Court ruling means an iPhone in China may not be a phone at all
Paul Mozur Hong Kong
Last Updated : May 06 2016 | 12:43 AM IST
In China, an iPhone can be found for a small fraction of the official price. It just might not be a phone.

A Chinese company has won the right to sell its leather goods under the iPhone trademark after years of legal back-and-forth with Apple, according to an article in Chinese state news media. The case is yet another that centres on names that are well established in much of the world but that have had to fight for control in China, such as the basketball star Michael Jordan and the shoe brand New Balance.

The Chinese company, Xintong Tiandi, applied for the iPhone trademark in China just after the first Apple smartphones came out, in 2007, according to an article by the state-run Legal Daily last week. Still, Xintong Tiandi's trademark in China, for leather goods, was approved before Apple's, which had applied for the rights in 2002, the article said.

The website of Xintong Tiandi features a range of leather products, including pen cases, passport holders, handbags and wallets, all stamped with "iPhone." None of the products are phones. In a news release issued last week, the company also featured photographs of its other products, like a leather iPad case labelled "iPhone" next to a bottle of Remy Martin Cognac.

In the news release, the Chinese company said that the "huge victory brings esteem to Xintong Tiandi's promise to protect the iPhone trademark," before adding that it was willing to work with the American technology giant.

The sentiment may not be shared, however. "Apple is disappointed the Beijing Higher People's Court chose to allow Xintong to use the iPhone mark for leather goods when we have prevailed in several other cases against Xintong," the Silicon Valley company said in a statement on Wednesday. "We intend to request a retrial with the Supreme People's Court and will continue to vigorously protect our trademark rights."

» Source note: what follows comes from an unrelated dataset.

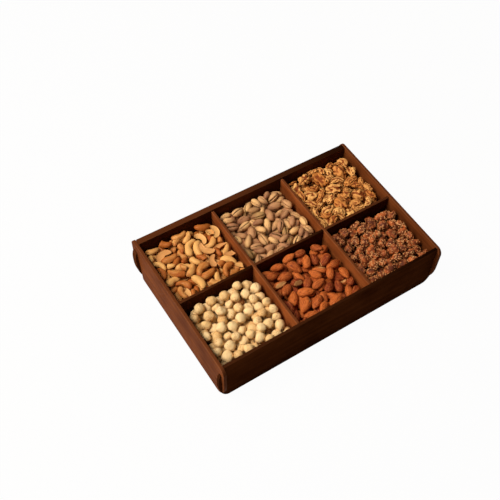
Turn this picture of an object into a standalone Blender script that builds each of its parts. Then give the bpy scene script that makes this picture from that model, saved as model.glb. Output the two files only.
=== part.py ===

While the Chinese company's approach might be perplexing, it testifies to the power of Apple's name recognition in the country. The iPhone brand signals middle- or even upper-class status in China, and many are expected to be willing to pay for a passport cover or other item labelled with the Apple product's name as a way to show that they have made it.

The iPhone ruling, in a high court in the Beijing municipality, is just one of a spate of high-profile trademark and piracy cases in China. The country's huge number of factories, bolstered by a 100 million-strong class of migrant workers, has made China the workshop of the world, able, among other activities, to quickly pump out products that can make a company a quick profit on the impulse to imitate.

Aiding them is a first-to-file trademark system that lets "unrelated third parties register trademarks which are copies or imitations of well-known brands," according to a post last year from law firm DLA Piper.

Among other high-profile cases, Michael Jordan lost the rights to the name he is known by in China, and New Balance paid $16 million in damages for what a court said was the illegal use of the Chinese name for the company, which a person had trademarked.

Apple had previously faced a similar situation with the iPad. In 2012, the company was forced to pay $60 million for the rights to use the iPad trademark in China. Apple had bought the rights to the name in a number of countries, but after iPad tablet sales took off in China, a Chinese company said it had not secured the rights in that country.

The case caps a tough couple of weeks for Apple. Last month, the company's iTunes Movies and iBooks stores in China were ordered shut by a national regulator. The company also reported last week that sales in China had dropped, as it struggles to keep the loyalty and admiration of fickle Chinese consumers.